Natural Wonders and Cultural Significance
Kalaupapa Peninsula, located at the southern end of Moloka’i’s north shore, features the highest sea cliffs in the world, rising 3,600 feet from the Pacific Ocean. The area receives up to 250 inches of rain annually, contributing to its lush environment. While access is limited, visitors can view the peninsula from an overlook at Pala‘au State Park, which also features the iconic "Phallic Rock."
On the west side of the island, there were once plans for large condo and housing developments. However, local protests led to the withdrawal of most developers, leaving only a few structures that are now in disrepair. In the town of Maunaloa, Daphne Socher runs a kite and windsock business she started with her late husband. Despite slow summer months, her business thrives during the winter when more tourists, known as "snowbirds," visit.

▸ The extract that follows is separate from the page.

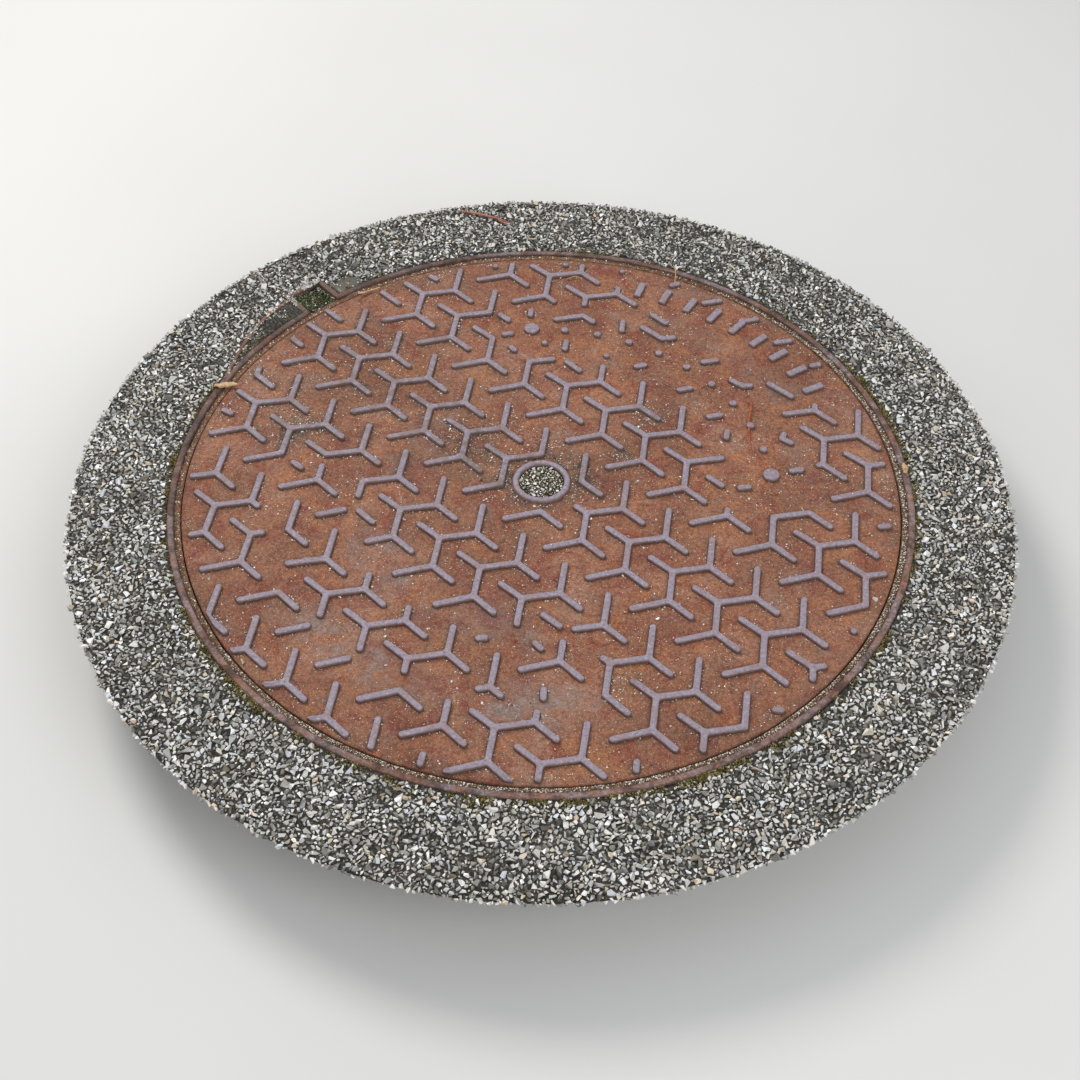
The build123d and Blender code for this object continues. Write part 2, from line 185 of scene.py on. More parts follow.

Exploring the Heart of Moloka’i
East Moloka’i offers breathtaking landscapes, including towering waterfalls and classic Hawaiian rainforests. The Kamakou Preserve, managed by the Nature Conservancy, protects over 200 native plant species found nowhere else on Earth. Reaching the preserve requires a challenging two-hour drive via a deeply rutted dirt road, emphasizing the island’s rugged terrain.
We also visited Halawa Valley, a historically significant area once home to Native Hawaiian taro farming communities. After being hit by tsunamis in 1947 and 1957, the valley was largely abandoned. Today, only a few residents remain, with a river cutting through the area and marking the presence of squatters' camps.
Leaving the valley, we retraced our drive back to Kaunakakai, then caught a small plane back to Maui. After three days on Moloka’i, the traffic, resorts, and housing issues of Maui felt strangely familiar, almost like returning to Santa Cruz.
For those interested in learning more about the island’s history, Alan Brennert’s novel Moloka’i provides a compelling story of resilience and hope. It follows Rachel Kalama, a young girl sent to the Kalaupapa settlement, highlighting the struggles and triumphs of those who lived there.